Whitehorse residents addressed the bylaw changes at a city council public hearing this week
Whitehorse’s city council held a public hearing on housing-related zoning bylaw amendments on March 25. (Joel Krahn/Yukon News file)

A public hearing on housing-related amendments to Whitehorse’s zoning bylaw was held during the city council meeting on March 25.

The suggested zoning bylaw changes received their first reading on Feb. 26. According to a memo from the city administration to the mayor and council dated March 19, the amendments are intended to “allow for a wider range of opportunities for residential development.”

Among the suggested bylaw changes are permitting the building of four units per lot in all urban “single detached” zones, easing rules on site coverage and setbacks in some zones where additional units are provided, relaxing regulations on living and garden suites and relaxing some parking regulations.

Four people spoke before the council during the public hearing earlier this week. It was also announced that 21 written submissions had been filed—eight in support of the bylaw changes, six with concerns and seven opposed.

The speakers at the meeting raised several concerns, ranging from the potential consequences of higher-density development in existing neighbourhoods to the impact of reduced setbacks on birds.

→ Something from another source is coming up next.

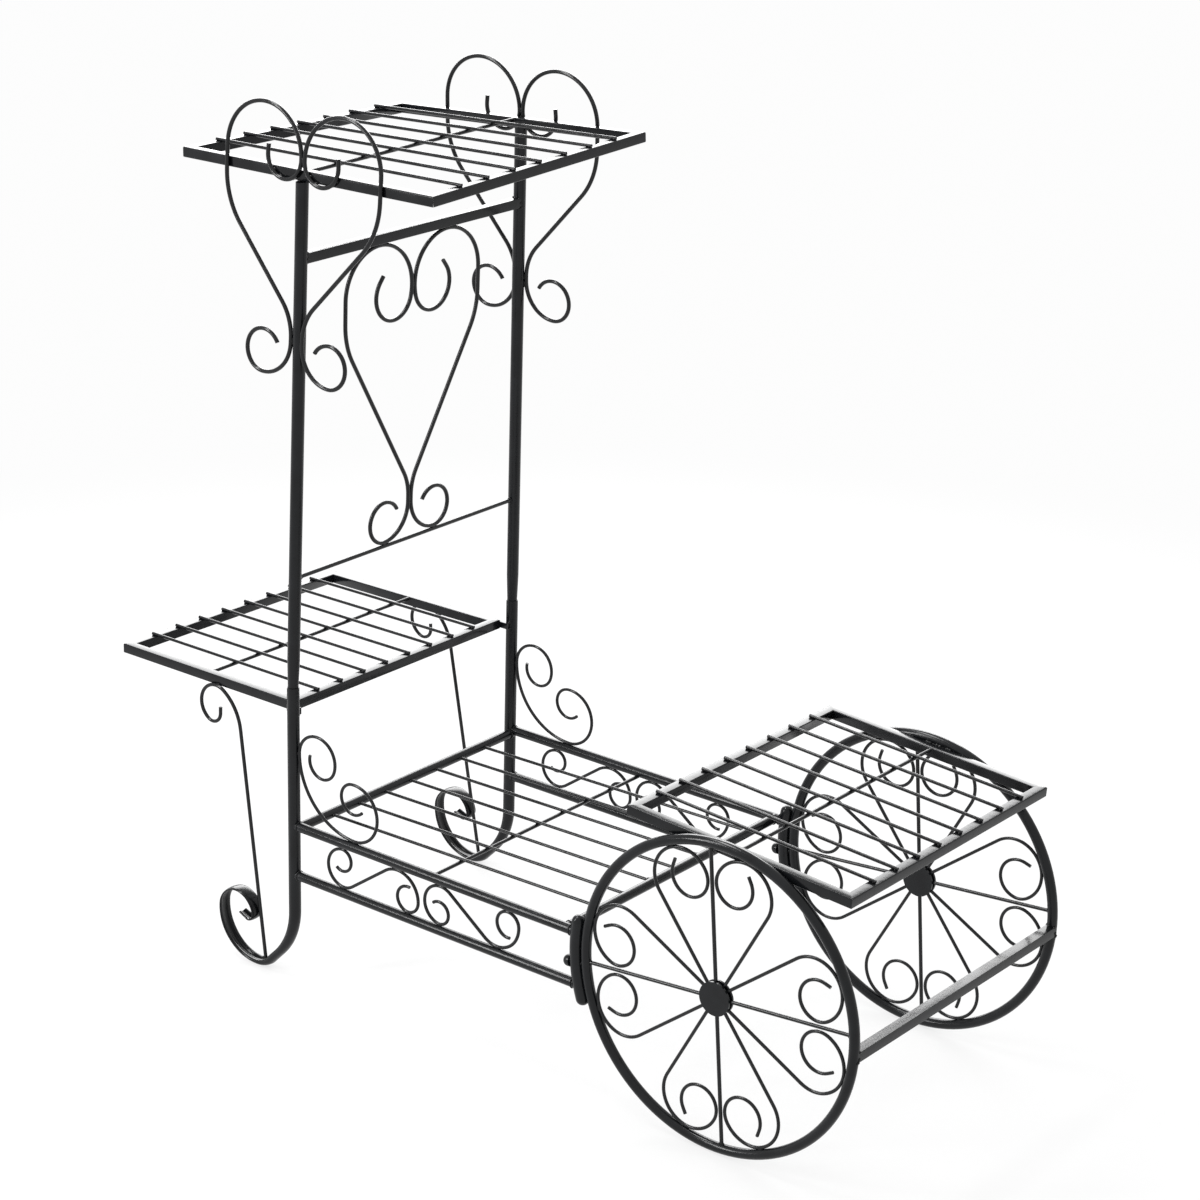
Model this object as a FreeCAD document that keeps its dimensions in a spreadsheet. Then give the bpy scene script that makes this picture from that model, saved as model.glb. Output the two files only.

The second delegate to speak at the hearing was a Porter Creek resident who highlighted the increased pressure high-density development can have on neighbourhoods. He noted that, unlike Whistle Bend and other new developments being built on a “clean canvas,” established neighbourhoods were potentially not designed to accommodate the increased vehicular and pedestrian traffic that comes with more residents.

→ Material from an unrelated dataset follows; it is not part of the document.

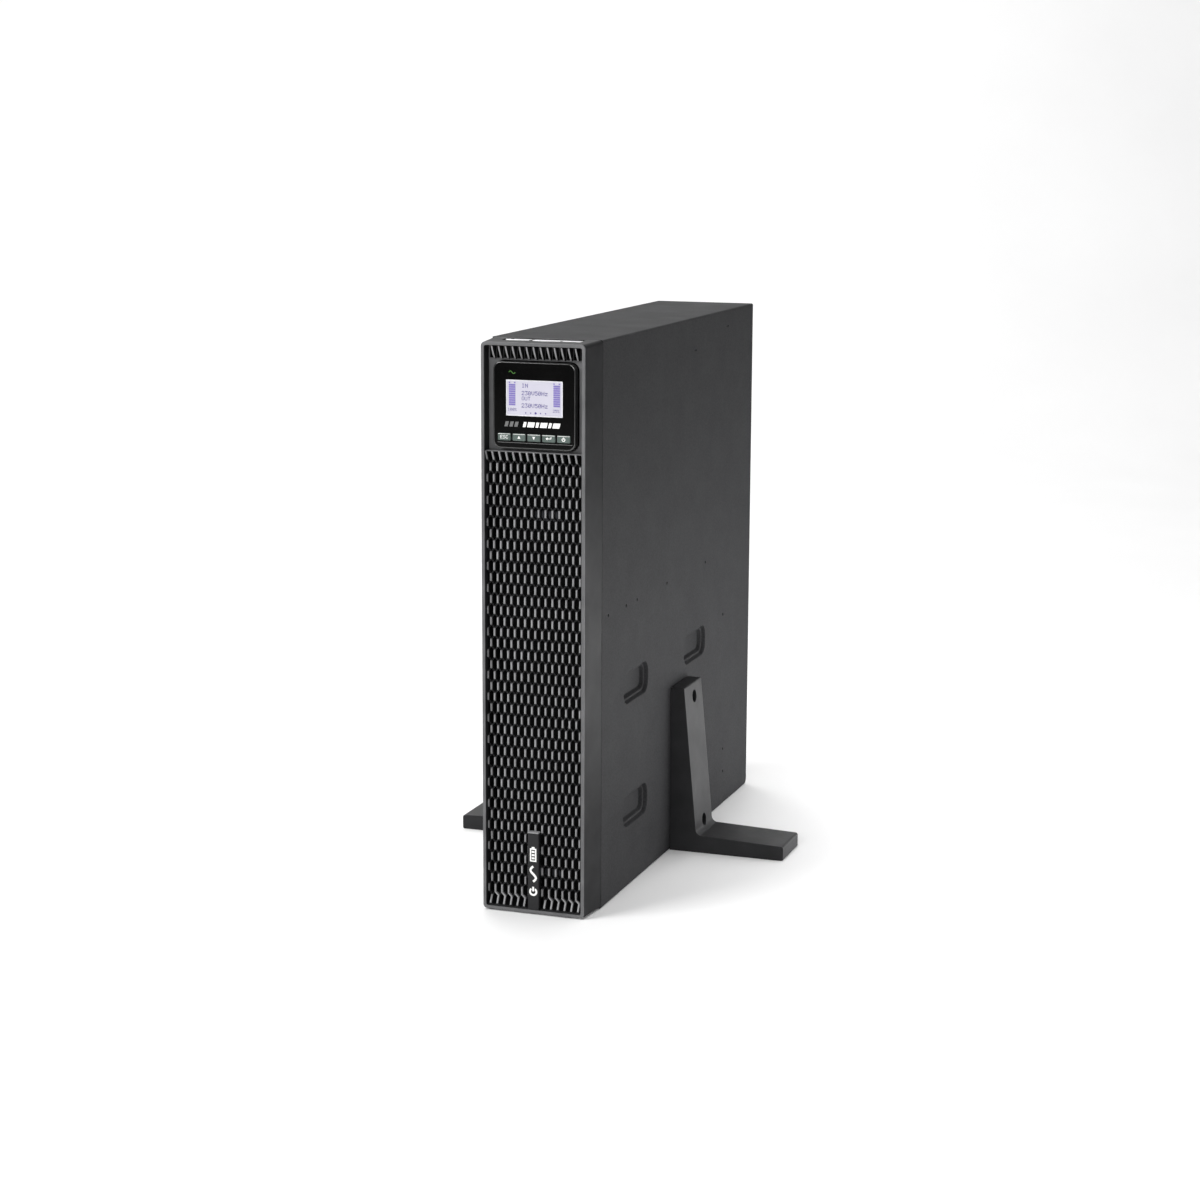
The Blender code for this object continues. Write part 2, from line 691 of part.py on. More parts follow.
def make_display_inside():
    inner_y = HEAD_Y + HEAD_WALL
    lens = prism("Y", HEAD_Y + 0.2, inner_y - 0.6, rectangle(SCREEN_CENTRE, SCREEN_SIZE))
    solid("display_lens", "screen", lens)
    panel = prism("Y", inner_y + GAP, inner_y + 3.3, rectangle(SCREEN_CENTRE, (52, 34)))
    solid("lcd_panel", "zinc_steel", panel)
    board = prism("Y", inner_y + 5.6, inner_y + 7.2, rectangle(HEAD_CENTRE, (56, 56)))
    solid("display_board", "board_green", board)
    outline = rounded_rectangle(HEAD_CENTRE, grown(HEAD_HOLLOW, -GAP), 3, 2)
    solid("display_back", "bezel_plastic", prism("Y", HEAD_BACK_Y - 1.5, HEAD_BACK_Y, outline))


def make_keys():
    """Each key has a flange behind the front wall, so that it can't fall out."""
    inner_y = HEAD_Y + HEAD_WALL
    for number, name in enumerate(KEY_NAMES):
        centre = (key_x(number), KEY_Z)
        stem = prism("Y", HEAD_Y - KEY_PROUD, inner_y + 4.4, rectangle(centre, KEY_SIZE))
        flange_size = (KEY_SIZE[0] - 0.4, KEY_FLANGE)
        flange = prism("Y", inner_y + GAP, inner_y + 1.3, rectangle(centre, flange_size))
        solid(f"key_{name}", "key_plastic", stem, [("join", flange)])


# ---- Batteries ----


def make_battery_tray():
    """A folded tray round the three batteries, standing on two runners."""
    left = BATTERY_CORNER[0] - GAP
    right = BATTERY_CORNER[0] + BATTERY_SIZE[0]
    low = BATTERY_CORNER[2] - GAP
    high = BATTERY_CORNER[2] + 2 * BATTERY_PITCH + BATTERY_SIZE[2] + TERMINAL_HEIGHT + GAP
    profile = [
        (left - SHEET, low - SHEET),
        (right, low - SHEET),
        (right, low),
        (left, low),
        (left, high),
        (right, high),
        (right, high + SHEET),
        (left - SHEET, high + SHEET),
    ]
    front = BATTERY_CORNER[1]
    back = front + BATTERY_SIZE[1]
    runners = [
        box((x - 1.5, front + 4, SHEET + GAP), (x + 1.5, back - 4, low - 0.4)) for x in (-22.0, 26.0)
    ]
    tray = prism("Y", front, back, profile)
    solid("battery_tray", "zinc_steel", tray, [("join", merged(runners))])


def make_batteries():
    for number in range(3):
        low = (BATTERY_CORNER[0], BATTERY_CORNER[1], BATTERY_CORNER[2] + number * BATTERY_PITCH)
        high = tuple(start + size for start, size in zip(low, BATTERY_SIZE))
        terminals = [
            box((x - 2.4, low[1] + 12, high[2] - 2), (x + 2.4, low[1] + 13, high[2] + TERMINAL_HEIGHT))
            for x in (low[0] + 12, high[0] - 12)
        ]
        changes = [("join", merged(terminals))]
        solid(f"battery_{number + 1}", "battery_case", box(low, high), changes)


def make_battery_lead():
    """Cable from the battery connector on the shelf to the power board."""
    curve = bpy.data.curves.new("battery_lead", "CURVE")
    curve.dimensions = "3D"
    curve.bevel_depth = LEAD_RADIUS * MM
    curve.bevel_resolution = 2
    curve.use_fill_caps = True
    route = smooth_route(LEAD_ROUTE, 5)
    spline = curve.splines.new("POLY")
    spline.points.add(len(route) - 1)
    for point, position in zip(spline.points, route):
        point.co = (*(position * MM), 1.0)
    curve.materials.append(finish_material("cable_red"))
    lead = bpy.data.objects.new("battery_lead", curve)
    bpy.context.scene.collection.objects.link(lead)
    connector = box((16, -106, SHELF_Z + SHEET + GAP), (32, -76 - GAP, SHELF_Z + 17))
    bevel(solid("battery_connector", "socket_plastic", connector), 1.0)


def smooth_route(corners, steps):
    """Points on a Catmull-Rom curve through the corners."""
    points = [Vector(corner) for corner in corners]
    points = [2 * points[0] - points[1], *points, 2 * points[-1] - points[-2]]
    route = []
    for before, start, end, after in zip(points, points[1:], points[2:], points[3:]):
        for step in range(steps):
            t = step / steps
            bend = 2 * before - 5 * start + 4 * end - after
            twist = -before + 3 * start - 3 * end + after
            route.append(start + 0.5 * t * ((end - before) + t * (bend + t * twist)))
    return [*route, points[-2]]


# ---- Boards and what they carry ----


def make_boards():
    for name, (low_y, low_z, high_y, high_z) in (("power", POWER_BOARD), ("control", CONTROL_BOARD)):
        plate = box((BOARD_X, low_y, low_z), (BOARD_X + BOARD_THICKNESS, high_y, high_z))
        solid(f"{name}_board", "board_green", plate)


def make_heatsink(number, low_z):
    """A comb section: a base plate with fins that stand up from it."""
    high_x = PARTS_X + (HEATSINK_FINS - 1) * FIN_PITCH + FIN_SIZE[0]
    fin_foot = low_z + HEATSINK_BASE
    outline = [(PARTS_X, low_z), (high_x, low_z)]
    for fin in reversed(range(HEATSINK_FINS)):
        start = PARTS_X + fin * FIN_PITCH
        outline += [
            (start + FIN_SIZE[0], fin_foot),
            (start + FIN_SIZE[0], fin_foot + FIN_SIZE[1]),
            (start, fin_foot + FIN_SIZE[1]),
            (start, fin_foot),
        ]
    outline = [point for index, point in enumerate(outline) if index not in (2, len(outline) - 1)]
    comb = prism("Y", *HEATSINK_YS, outline)
    solid(f"heatsink_{number}", "aluminium", comb)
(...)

“We worry about the increased capacity requirements of infrastructure such as roadways, drinking water, wastewater, waste collection, electricity and other local services. Even if some of these factors are considered in the city’s process—which is not well-known to us, this is still not planned development,” he said, adding that development planning involves consultation with nearby residents.

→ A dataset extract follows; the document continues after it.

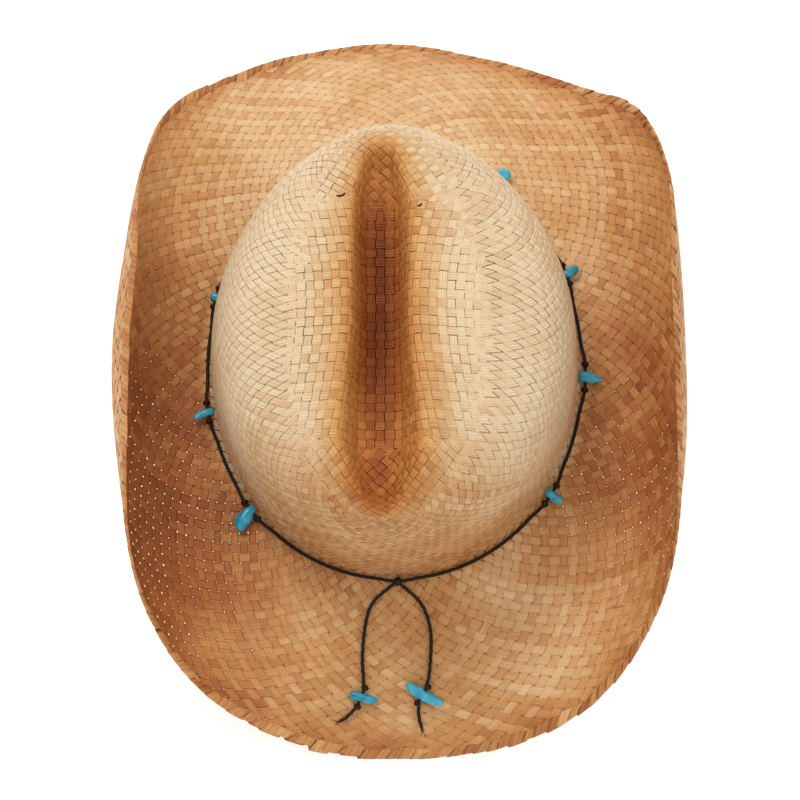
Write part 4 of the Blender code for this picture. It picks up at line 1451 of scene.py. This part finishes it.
class STRAWHAT_OT_stage(bpy.types.Operator):
    """Adds the floor, the lights and the camera"""

    bl_idname = "straw_hat.stage"
    bl_label = "Set the Stage"

    # The picture's side in pixels, metres a pixel at the head opening, where the opening's middle
    # lies in the picture, how high the camera looks over the opening's plane and how far away.
    PICTURE = 800
    METRES_A_PIXEL = 0.000475
    OPENING_AT = (395, 360)
    OVER_OPENING = math.radians(77)
    DISTANCE = 1.7

    # Half the floor's side, its grey and glow, the room's light, and each lamp's place, size and
    # power.
    FLOOR_REACH = 4.0
    FLOOR_GREY, FLOOR_GLOW = 0.80, 0.55
    ROOM_LIGHT = 0.69
    LAMPS = {
        "key": ((-0.5, 0.8, 1.8), 0.7, 14.5),
        "fill": ((0.9, -0.3, 1.7), 1.4, 5.0),
    }

    def execute(self, context):
        """Sets the hat's surroundings."""
        self.add_floor()
        self.add_lights(context)
        self.add_camera(context, seat_matrix(context.scene.straw_hat))
        return {"FINISHED"}

    def add_floor(self):
        """A pale floor that glows a little, so that it stays white round the hat's shadow."""
        reach = self.FLOOR_REACH
        points = np.array([[-reach, -reach, 0], [reach, -reach, 0], [reach, reach, 0],
                           [-reach, reach, 0]])
        board = Board("pale_floor")
        grey = (self.FLOOR_GREY, self.FLOOR_GREY, self.FLOOR_GREY, 1.0)
        board.finish(Base_Color=grey, Roughness=0.9, Emission_Color=(1.0, 1.0, 1.0, 1.0),
                     Emission_Strength=self.FLOOR_GLOW)
        quad_object("floor", points, np.array([[0, 1, 2, 3]]), board.material)

    def add_lights(self, context):
        """An even white room and two round lamps that look at the hat."""
        world = bpy.data.worlds.new("soft_room")
        world.use_nodes = True
        background = world.node_tree.nodes["Background"]
        background.inputs["Color"].default_value = (1.0, 1.0, 1.0, 1.0)
        background.inputs["Strength"].default_value = self.ROOM_LIGHT
        context.scene.world = world
        context.scene.view_settings.view_transform = "Standard"
        for name, (place, size, power) in self.LAMPS.items():
            light = bpy.data.lights.new(name, "AREA")
            light.shape = "DISK"
            light.size = size
            light.energy = power
            lamp = bpy.data.objects.new(name, light)
            lamp.location = place
            lamp.rotation_euler = (-Vector(place)).to_track_quat("-Z", "Y").to_euler()
            context.scene.collection.objects.link(lamp)

    def add_camera(self, context, seat):
        """A camera that sees the head opening's plane at its own scale, from over the front."""
        data = bpy.data.cameras.new("photo_camera")
        data.sensor_width = 36
        data.lens = data.sensor_width * self.DISTANCE / (self.PICTURE * self.METRES_A_PIXEL)
        data.clip_start = 0.05
        camera = bpy.data.objects.new("photo_camera", data)
        context.scene.collection.objects.link(camera)
        right = Vector((1, 0, 0))
        back = Vector((0, -math.cos(self.OVER_OPENING), math.sin(self.OVER_OPENING)))
        up = back.cross(right)
        aside = (self.PICTURE / 2 - self.OPENING_AT[0]) * self.METRES_A_PIXEL
        over = (self.OPENING_AT[1] - self.PICTURE / 2) * self.METRES_A_PIXEL
        place = right * aside + up * over + back * self.DISTANCE
        turned = Matrix((right, up, back)).transposed().to_4x4()
        camera.matrix_world = seat @ Matrix.Translation(place) @ turned
        context.scene.camera = camera

class STRAWHAT_PT_sidebar(bpy.types.Panel):
    """The hat's panel in the sidebar"""

    bl_label = "Straw Hat"
    bl_space_type = "VIEW_3D"
    bl_region_type = "UI"
    bl_category = "Straw Hat"

    def draw(self, context):
        """Lists the sizes and colours, then a button for each operator."""
        settings = context.scene.straw_hat
        for name in settings.__annotations__:
            self.layout.prop(settings, name)
        for operator in OPERATORS:
            self.layout.operator(operator.bl_idname)


OPERATORS = (STRAWHAT_OT_weave, STRAWHAT_OT_rim, STRAWHAT_OT_fibres, STRAWHAT_OT_cord,
             STRAWHAT_OT_chips, STRAWHAT_OT_stage)
CLASSES = (StrawHatSettings, *OPERATORS, STRAWHAT_PT_sidebar)


def register():
    """Makes the classes and the scene's settings known to Blender."""
    for cls in CLASSES:
        bpy.utils.register_class(cls)
    bpy.types.Scene.straw_hat = PointerProperty(type=StrawHatSettings)


def unregister():
    """Takes the settings and the classes away again."""
    del bpy.types.Scene.straw_hat
    for cls in reversed(CLASSES):
        bpy.utils.unregister_class(cls)


def main():
    """Makes all pieces and the stage."""
    register()
    bpy.ops.straw_hat.weave()
    bpy.ops.straw_hat.rim()
    bpy.ops.straw_hat.fibres()
    bpy.ops.straw_hat.cord()
    bpy.ops.straw_hat.chips()
    bpy.ops.straw_hat.stage()


if __name__ == "__main__":
    main()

“Planning in established areas of the city must include the opportunity for residents of affected neighbourhoods to have a voice in the proposed changes. It seems to us that this proposed bylaw amendment will preclude city residents from that opportunity in many cases.”

Another delegate, who identified themselves as someone who’s lived in Whitehorse for “over half a century,” also spoke about the stress that increased density puts on city infrastructure. As an example, he highlighted the increased commute time from Riverdale to downtown due to traffic at certain times of the day.

One downtown Whitehorse resident lamented to the council the potential loss of birds in areas where setbacks are reduced and densification is intensified.

“I urge council to take a deep dive into the implications their decisions will have not only on the citizens of Whitehorse [and] their enjoyment of a thoughtfully built city, but also on the bird population and the creation of a vibrant, still nature-friendly downtown.”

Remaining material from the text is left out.